Stable Diffusion 1.x/2.x tokenizer choices:
1. Spatial: 8× downsampling (256→32 or 512→64). Why: 4× keeps too much spatial redundancy (diffusion is 4× slower). 16× loses fine detail (faces become blobs). 8× is the sweet spot — enough detail for sharp generation without bankrupting the diffusion budget.
2. Channels: 4. This gives [B, 4, 32, 32] = 4,096 latent values from a 196,608-pixel input. The 4 channels are much less than the 3 RGB channels × 64 spatial positions you might expect — aggressive compression.
3. Continuous (KL-regularized). Diffusion naturally handles continuous Gaussians. A discrete codebook would require dequantization noise or a separate discrete diffusion formulation. Continuous is simpler and works better for the Gaussian diffusion framework.
4. KL weight: ~1e-6 (nearly zero). Just enough to keep latents vaguely Gaussian-distributed so the diffusion model's N(0,1) noise schedule makes sense. The focus is reconstruction quality, not latent regularity.
5. L1 + perceptual (VGG) + adversarial (PatchGAN). MSE alone = blurry. Perceptual loss preserves structure. Adversarial loss adds sharpness. Training is 3× more expensive (discriminator + VGG forward passes) but the quality gain is dramatic.
Design lesson: The tokenizer is optimized for the DOWNSTREAM task. Stable Diffusion's VAE is barely a VAE — the KL is negligible. It's really a perceptual autoencoder with just enough Gaussian structure for diffusion to work.
The VAE creates a "compression layer" that multiple generative models can share. Stable Diffusion, SDXL, and Flux all use the SAME VAE encoder/decoder — only the generation backbone (U-Net vs DiT) changes. This is amortized infrastructure: train the VAE once (~84M params, cheap), then reuse it across model generations. The VAE latent space is the "pixel format" of modern generation.
Can you think of other systems where an expensive compression step is done once and then multiple downstream tasks operate in the compressed space? (Hint: text embeddings from a frozen encoder, used by retrieval + generation + classification.)

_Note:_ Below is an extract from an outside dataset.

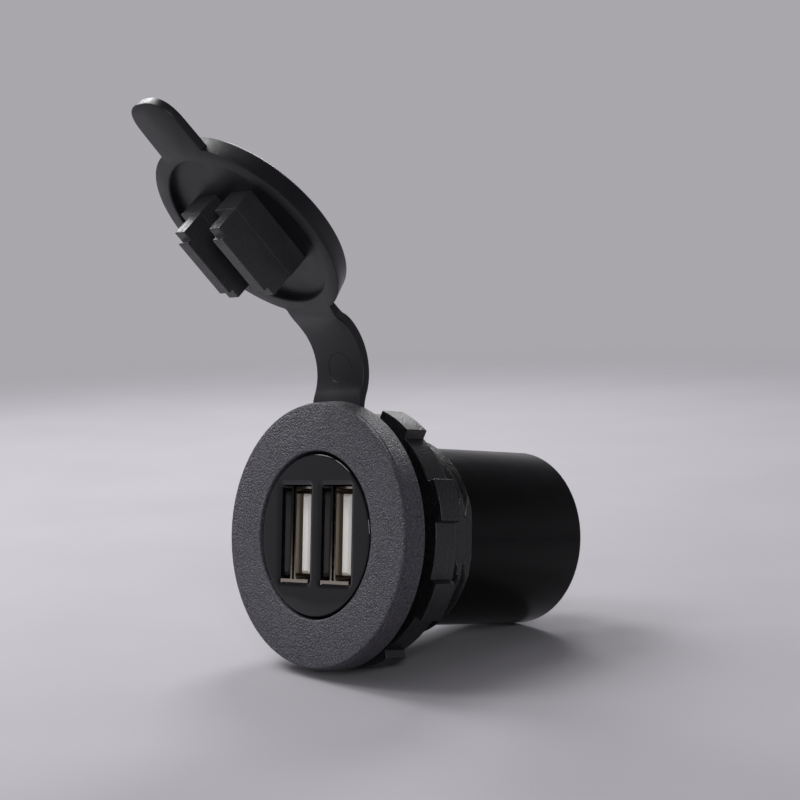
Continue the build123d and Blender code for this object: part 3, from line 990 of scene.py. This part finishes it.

VAEs and VQ-VAEs aren't just academic exercises — they're load-bearing infrastructure in the biggest generative AI systems. Stable Diffusion's latent space? A VAE. DALL-E's image tokens? A VQ-VAE. Every video model you've seen? Some flavor of temporal VQ-VAE.

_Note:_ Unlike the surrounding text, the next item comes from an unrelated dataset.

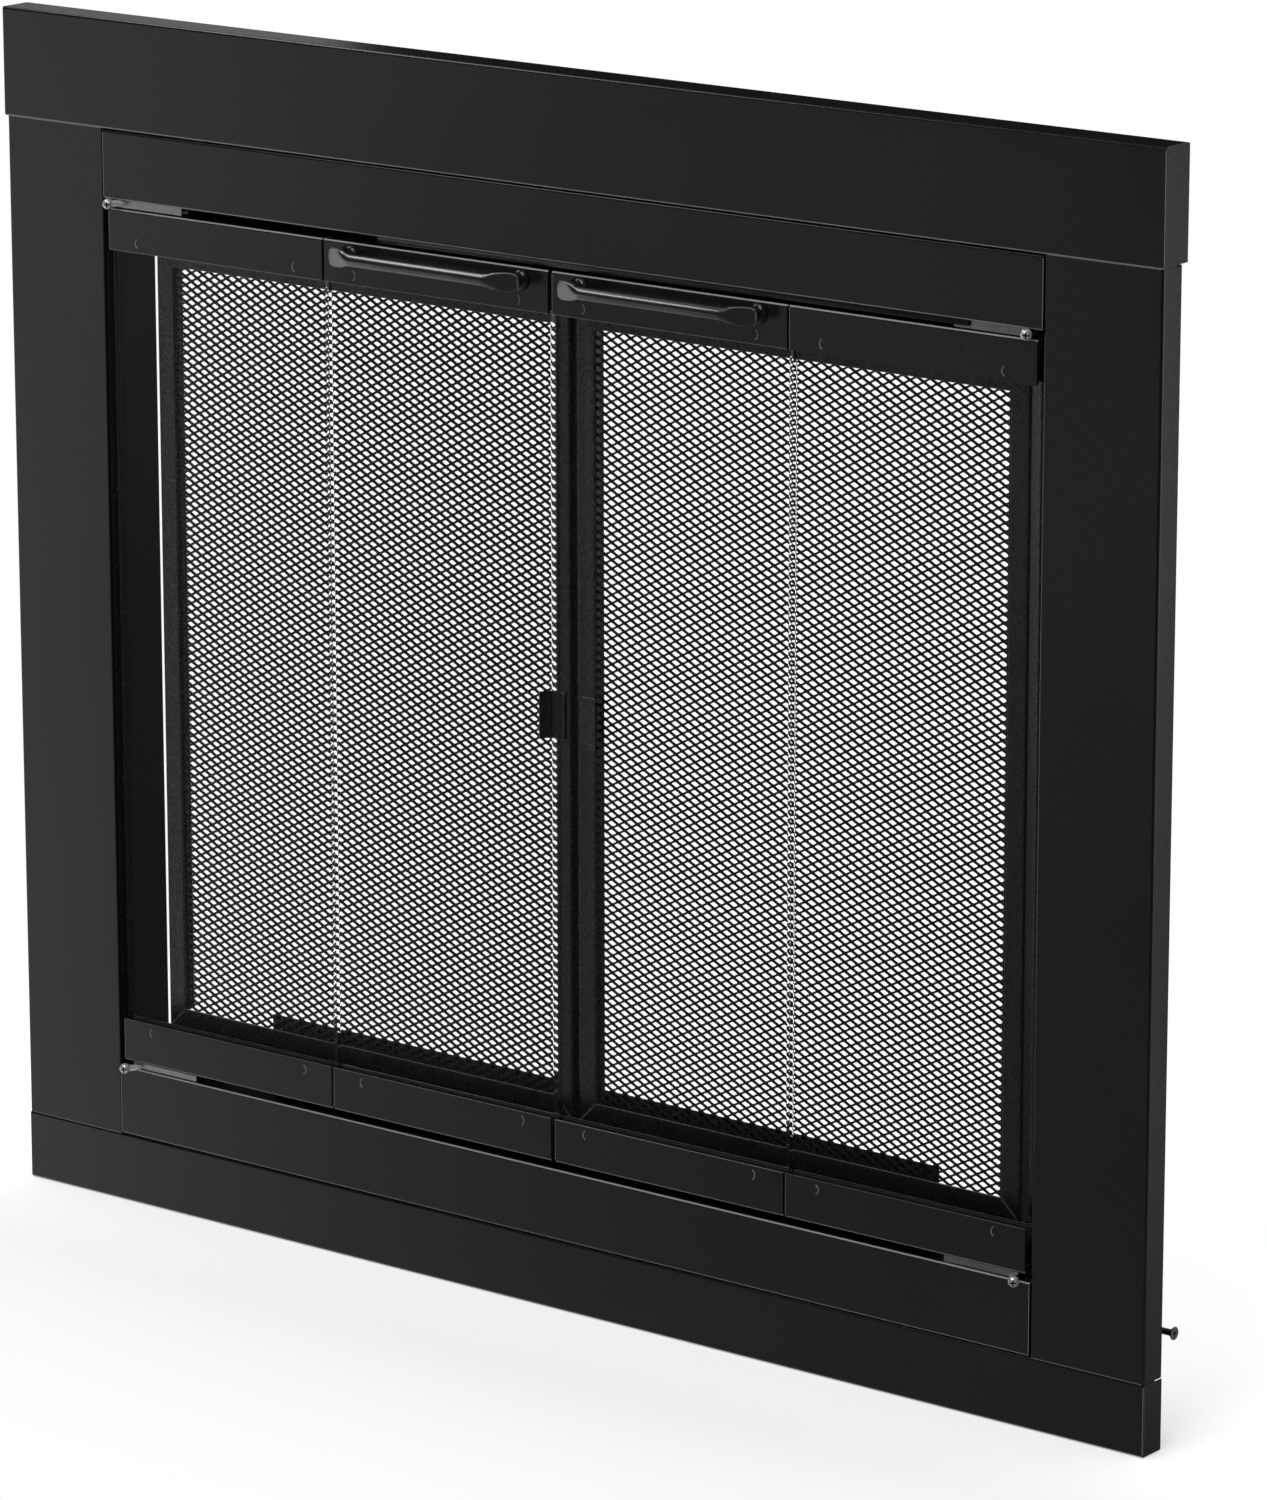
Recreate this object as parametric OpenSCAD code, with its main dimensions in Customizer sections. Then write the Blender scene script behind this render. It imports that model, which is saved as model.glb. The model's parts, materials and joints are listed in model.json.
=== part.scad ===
// Fireplace glass door: black sheet-steel surround, four bifold glass leaves,
// two mesh gate doors behind them and an air shutter on the sill.
// X runs along the opening, +Y into the firebox, +Z up. The origin is on the
// underside of the bottom rail, on the centre line, set_back behind the front.

/* [Surround] */
// Overall width, over the top rail
overall_w = 952.5; // [860:0.5:1100]
// Overall height
overall_h = 838.2; // [700:0.1:960]
// Height of the top rail's face
top_rail_h = 75.2; // [60:0.1:100]
// Height of the bottom rail's face
bottom_rail_h = 48.6; // [40:0.1:70]
// Width of each stile's face
stile_w = 87.5; // [70:0.5:110]
// How far the top rail stands proud of the stiles
cap_proud = 1.25; // [0.8:0.05:2]
// Depth of the top rail
top_rail_depth = 26; // [24:0.5:34]
// Depth of the stiles, from their own face
stile_depth = 21.3; // [18:0.1:24]
// Depth of the bottom rail, from its own face
bottom_rail_depth = 21; // [18:0.1:24]
// Thickness of the sheet
sheet_t = 1.2; // [0.8:0.1:1.5]
// Outside radius of each bend in the sheet
bend_r = 1.8; // [1.6:0.1:2.4]
// Open seam between the surround and the inner channels
seam_gap = 0.8; // [0.4:0.1:1.2]
// Distance from the front plane back to the origin
set_back = 12; // [8:0.5:16]

/* [Inner box] */
// Height of the header channel's face
header_h = 47.2; // [40:0.1:60]
// Height of the sill channel's face
sill_h = 49.35; // [40:0.05:60]
// Depth of the header and sill channels
box_depth = 46; // [44:0.5:52]
// Depth of the jambs
jamb_depth = 55.5; // [53:0.5:64]

/* [Glass leaves] */
// Thickness of a leaf over its clips
leaf_t = 12; // [12:0.1:13]
// Front of the leaves behind the front plane
leaf_y = 1; // [0.8:0.1:1.6]
// Gap between the two inner leaves
centre_gap = 3.2; // [2.4:0.1:5]
// Gap between two hinged leaves
fold_gap = 1.2; // [1:0.1:2]
// Gap between a leaf and the stile
side_gap = 4.1; // [3.8:0.1:6]
// Height of the slot over the leaves
top_slot = 6.25; // [6.1:0.05:8]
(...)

Why does this 48× compression matter so much? Diffusion models need to run the U-Net (or transformer) hundreds of times per image. On raw pixels at 512×512×3 = 786K dimensions, each U-Net pass would cost ~100× more FLOPs than at 64×64×4 = 16K dimensions. The VAE encoder runs once, diffusion runs ~50 steps in the tiny latent space, then the VAE decoder runs once. It's the VAE that makes latent diffusion feasible on consumer GPUs.

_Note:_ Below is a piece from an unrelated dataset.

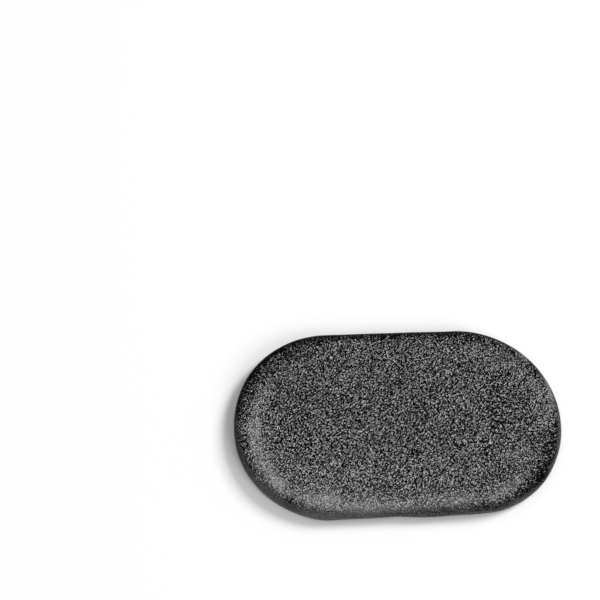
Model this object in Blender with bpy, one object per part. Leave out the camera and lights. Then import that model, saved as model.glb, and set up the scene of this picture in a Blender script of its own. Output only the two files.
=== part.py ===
"""An oval jewelry display pad, built as the real one is.

A stiff board carries a sheet of foam. Velvet is pulled over both, turned under
the board and glued there, and a thin card covers the turned-in hem. Lengths are
in metres, +Z is up, +X runs along the pad, and the origin is the middle of the
underside, on the surface that the pad lies on.
"""

from math import cos, pi, sin

import bmesh
import bpy

MM = 0.001

# Overall size, over the velvet
pad_length = 216 * MM
pad_width = 127 * MM

# Thickness of each layer
card_thickness = 0.8 * MM
velvet_thickness = 1.2 * MM
board_thickness = 3.0 * MM
foam_thickness = 4.6 * MM

# Clearance between two pieces that lie on each other
seat_gap = 0.3 * MM

# How the velvet rounds over the edge of the pad
shoulder_radius = 5.4 * MM
hem_corner_radius = 2.0 * MM

# How far the padding rises towards the middle, and how far in from the edge it stops rising
crown_height = 0.7 * MM
crown_reach = 34 * MM

# The hem, turned under the board, with V notches so that it lies flat round the ends
hem_width = 18 * MM
notch_inset = 9 * MM
notch_width = 1.6 * MM
notches_per_end = 9

# The card that hides the hem
card_margin = 6 * MM
card_edge_bevel = 0.25 * MM
board_edge_bevel = 0.5 * MM

# Steps that the round shapes are drawn with
end_steps = 28
side_steps = 4
shoulder_steps = 6
corner_steps = 3
crown_steps = 4

# Where each layer starts, from the underside up
hem_bottom = card_thickness + seat_gap
hem_top = hem_bottom + velvet_thickness
board_bottom = hem_top + seat_gap
board_top = board_bottom + board_thickness
foam_bottom = board_top + seat_gap
foam_edge_top = foam_bottom + foam_thickness
velvet_edge_top = foam_edge_top + seat_gap + velvet_thickness

# What the velvet encloses is this far in from its outer face
inside_velvet = velvet_thickness + seat_gap

end_radius = pad_width / 2
end_centre_x = pad_length / 2 - end_radius


def clear_scene():
    for thing in list(bpy.data.objects):
        bpy.data.objects.remove(thing)


def material(name, colour, roughness):
    """A plain Principled finish, none of it metal."""
    made = bpy.data.materials.new(name)
    made.use_nodes = True
    shader = made.node_tree.nodes["Principled BSDF"]
    shader.inputs["Base Color"].default_value = (*colour, 1)
    shader.inputs["Roughness"].default_value = roughness
    shader.inputs["Metallic"].default_value = 0
    return made


def oval(inset, z):
    """The pad's outline drawn smaller by inset, at height z, counterclockwise from above.

    It is two half circles and two straight sides. At an inset of end_radius it
    has shrunk to the line between the two ends' centres.
    """
    radius = end_radius - inset
    points = []
    for side, start in ((1, -pi / 2), (-1, pi / 2)):
        for step in range(end_steps + 1):
            angle = start + pi * step / end_steps
            x = side * end_centre_x + radius * cos(angle)
            points.append((x, radius * sin(angle), z))
        for step in range(1, side_steps):
            x = side * end_centre_x * (1 - 2 * step / side_steps)
            points.append((x, side * radius, z))
    return points


def arc(inset, z, radius, start, end, steps):
    """Points of a profile's arc about (inset, z). An angle of 0 points out of the pad, pi / 2 up."""
    turn = (end - start) / steps
    angles = [start + turn * step for step in range(steps + 1)]
    return [(inset - radius * cos(angle), z + radius * sin(angle)) for angle in angles]


def crown(edge_inset, edge_z):
    """The slow rise from the shoulder at edge_inset to the middle of the pad."""
    points = []
    for step in range(1, crown_steps + 1):
        share = step / crown_steps
        rise = crown_height * (1 - (1 - share) ** 2)
        inset = edge_inset + share * (crown_reach - edge_inset)
        points.append((inset, edge_z + rise))
    return [*points, (end_radius, edge_z + crown_height)]


def carry_round(name, profile, finish):
    """Carries a profile of (inset, z) points round the oval, bottom first, and returns the object."""
    mesh = bmesh.new()
    rings = [[mesh.verts.new(point) for point in oval(*corner)] for corner in profile]
    for lower, upper in zip(rings, rings[1:]):
        for i, vertex in enumerate(lower):
            mesh.faces.new((lower[i - 1], vertex, upper[i], upper[i - 1]))
    # A ring at the middle of the pad is doubled, and this joins its two sides
    bmesh.ops.remove_doubles(mesh, verts=mesh.verts, dist=1e-6)
    data = bpy.data.meshes.new(name)
    mesh.to_mesh(data)
    mesh.free()
    data.materials.append(finish)
    made = bpy.data.objects.new(name, data)
    bpy.context.scene.collection.objects.link(made)
    return made


def shade(thing, sharp_degrees=40):
    thing.data.shade_smooth()
    thing.data.set_sharp_from_angle(angle=sharp_degrees * pi / 180)


def plate(name, inset, bottom, thickness, edge_bevel, finish):
    """A flat oval plate with its two rims beveled."""
    top = bottom + thickness
    profile = [(end_radius, bottom), (inset, bottom), (inset, top), (end_radius, top)]
    made = carry_round(name, profile, finish)
    bevel = made.modifiers.new("rounded rims", "BEVEL")
    bevel.width = edge_bevel
    bevel.segments = 1
    bevel.limit_method = "ANGLE"
    bevel.angle_limit = pi / 3
    shade(made)
    return made


def foam(finish):
    """Foam cut flush with the board, its top rim pressed round by the velvet."""
    radius = shoulder_radius - inside_velvet
    rim_inset = inside_velvet + radius
    shoulder = arc(rim_inset, foam_edge_top - radius, radius, 0, pi / 2, shoulder_steps)
    underside = [(end_radius, foam_bottom), (inside_velvet, foam_bottom)]
    profile = [*underside, *shoulder, *crown(rim_inset, foam_edge_top)]
    made = carry_round("foam_padding", profile, finish)
    shade(made)
    return made


def notch_cutter():
    """Wedges that cut the V notches of the hem, and reach neither its outer edge nor the top."""
    mesh = bmesh.new()
    tip = end_radius - notch_inset
    hem_edge = end_radius - hem_width
    root = hem_edge - (tip - hem_edge)
    half_width = notch_width
    bottom = hem_bottom - velvet_thickness
    height = hem_top + seat_gap + board_thickness / 2 - bottom
    for side in (1, -1):
        for notch in range(notches_per_end):
            angle = pi * ((notch + 0.5) / notches_per_end - 0.5)
            along = (side * cos(angle), sin(angle))
            across = (-along[1], along[0])
            corners = []
            for radius, offset in ((tip, 0), (root, side * half_width), (root, -side * half_width)):
                x = side * end_centre_x + along[0] * radius + across[0] * offset
                corners.append(mesh.verts.new((x, along[1] * radius + across[1] * offset, bottom)))
            face = mesh.faces.new(corners)
            raised = bmesh.ops.extrude_face_region(mesh, geom=[face])["geom"]
            tops = [part for part in raised if isinstance(part, bmesh.types.BMVert)]
            bmesh.ops.translate(mesh, verts=tops, vec=(0, 0, height))
    bmesh.ops.recalc_face_normals(mesh, faces=mesh.faces)
    data = bpy.data.meshes.new("hem_notch_cutter")
    mesh.to_mesh(data)
    mesh.free()
    made = bpy.data.objects.new("hem_notch_cutter", data)
    bpy.context.scene.collection.objects.link(made)
    made.hide_render = True
    made.display_type = "WIRE"
    return made


def velvet(finish):
    """The velvet's outer face from the hem's edge round to the middle of the top, given its thickness."""
    corner_z = hem_bottom + hem_corner_radius
    corner = arc(hem_corner_radius, corner_z, hem_corner_radius, -pi / 2, 0, corner_steps)
    shoulder_z = velvet_edge_top - shoulder_radius
    shoulder = arc(shoulder_radius, shoulder_z, shoulder_radius, 0, pi / 2, shoulder_steps)
    hem = [(hem_width, hem_bottom)]
    profile = [*hem, *corner, *shoulder, *crown(shoulder_radius, velvet_edge_top)]
    made = carry_round("velvet_cover", profile, finish)
    cloth = made.modifiers.new("cloth thickness", "SOLIDIFY")
    cloth.thickness = velvet_thickness
    cloth.offset = -1
    cloth.use_even_offset = True
    cut = made.modifiers.new("hem notches", "BOOLEAN")
    cut.operation = "DIFFERENCE"
    cut.object = notch_cutter()
    shade(made)
    return made


def build():
    clear_scene()
    charcoal_velvet = material("charcoal velvet", (0.045, 0.045, 0.047), 0.95)
    grey_foam = material("grey foam", (0.32, 0.32, 0.33), 0.9)
    brown_board = material("brown hardboard", (0.23, 0.13, 0.07), 0.75)
    black_card = material("black card", (0.02, 0.02, 0.022), 0.7)
    plate("backing_card", card_margin, 0, card_thickness, card_edge_bevel, black_card)
    velvet(charcoal_velvet)
    plate("base_board", inside_velvet, board_bottom, board_thickness, board_edge_bevel, brown_board)
    foam(grey_foam)


build()
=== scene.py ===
# %% [markdown]
# # An oval velvet pad for showing jewelry
#
# The real pad is a stiff board with a sheet of foam on it. Velvet is pulled over both,
# turned under and glued, and a thin card hides the turned-in hem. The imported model
# already holds these four pieces at their true size. This lesson dresses them: the velvet
# and the foam get new surfaces, and the board and the card keep their shape and get a finish.
#
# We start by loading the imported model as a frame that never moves. Every new piece is made
# in the same metres and the same place, so nothing has to be fitted afterwards.

import bpy
import numpy as np
from mathutils import Matrix, Vector
from numpy.linalg import norm


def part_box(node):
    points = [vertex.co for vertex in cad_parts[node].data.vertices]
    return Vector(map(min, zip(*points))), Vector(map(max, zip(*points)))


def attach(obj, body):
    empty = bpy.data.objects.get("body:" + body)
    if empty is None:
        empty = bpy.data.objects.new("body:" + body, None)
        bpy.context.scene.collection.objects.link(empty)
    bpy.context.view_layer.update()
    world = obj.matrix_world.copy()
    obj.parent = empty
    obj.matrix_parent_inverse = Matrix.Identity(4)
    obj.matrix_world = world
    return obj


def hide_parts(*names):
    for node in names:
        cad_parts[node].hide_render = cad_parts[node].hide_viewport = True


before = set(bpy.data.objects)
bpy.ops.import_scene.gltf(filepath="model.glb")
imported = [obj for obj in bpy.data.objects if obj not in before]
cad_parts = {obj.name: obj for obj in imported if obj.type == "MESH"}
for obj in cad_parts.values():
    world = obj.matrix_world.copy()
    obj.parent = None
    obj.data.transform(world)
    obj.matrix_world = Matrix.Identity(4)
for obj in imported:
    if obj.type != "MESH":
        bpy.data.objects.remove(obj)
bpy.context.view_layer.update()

MM = 0.001
scene = bpy.context.scene
print("pieces of the frame:", ", ".join(sorted(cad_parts)))

# %% [markdown]
# ## The camera
#
# The camera is worked out from the picture, not placed by trial: the lens sees the pad from
# a steep slant, and the middle of its underside lands on a known pixel. The distance along
# the view and that pixel give the camera's place.

# %% Camera
image_pixels = 600
sensor_width = 36
lens_length = 52.9
view_steepness = np.radians(62.2)
view_swing = np.radians(-2.6)
view_roll = np.radians(0.6)
view_distance = 587 * MM
pad_pixel = (396.1, 423.7)


def camera_axes(steepness, swing, roll):
    """Right, up and backward directions of a camera that looks down by steepness.

    Backward is the unit vector at that height and compass angle. Right is level and
    square to it, and both right and up are then turned by roll about backward.
    """
    level = np.array([np.sin(swing), -np.cos(swing), 0]) * np.cos(steepness)
    backward = level + [0, 0, np.sin(steepness)]
    right = np.array([np.cos(swing), np.sin(swing), 0])
    up = np.cross(backward, right)
    rolled_right = np.cos(roll) * right + np.sin(roll) * up
    rolled_up = np.cos(roll) * up - np.sin(roll) * right
    return rolled_right, rolled_up, backward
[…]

Stable Diffusion's VAE is trained separately from the diffusion model. It uses a KL penalty (like a standard VAE) but tuned very lightly — the KL weight is small (around 1e-6), so the latent space is barely regularized. The focus is reconstruction quality: the VAE must encode and decode images with minimal perceptual loss, because every artifact in the VAE gets inherited by every generated image.
The training recipe for Stable Diffusion's VAE includes three loss components: (1) L1 pixel reconstruction, (2) perceptual loss using VGG features (compares high-level structure, not pixel values), and (3) adversarial loss from a PatchGAN discriminator (penalizes blurriness locally). The KL term is almost an afterthought — just enough to keep the latent distribution vaguely Gaussian so the diffusion model has a reasonable starting distribution.
python # Stable Diffusion VAE loss (simplified) loss = (1.0 * l1_loss(x, x_hat) # pixel reconstruction + 1.0 * perceptual_loss(x, x_hat) # VGG feature matching + 0.5 * adversarial_loss(x_hat) # PatchGAN discriminator + 1e-6 * kl_loss(mu, log_var)) # tiny KL regularization
How the ideas connect. The original autoencoder begat a family of models that now power every major generative AI system.
| Application | VAE Variant | Role |
|---|---|---|
| Stable Diffusion | KL-VAE | Compress images to/from latent space |
| DALL-E 1 | dVAE | Convert images to discrete tokens |
| Sora | Spatial-temporal VAE | Tokenize video frames + motion |
| AudioLM | SoundStream (VQ-VAE) | Tokenize audio waveforms |
| Drug discovery | Molecular VAE | Smooth latent space for molecule optimization |
You now understand latent spaces, variational inference, vector quantization, and how they power modern AI. Every generated image you see started as a latent code.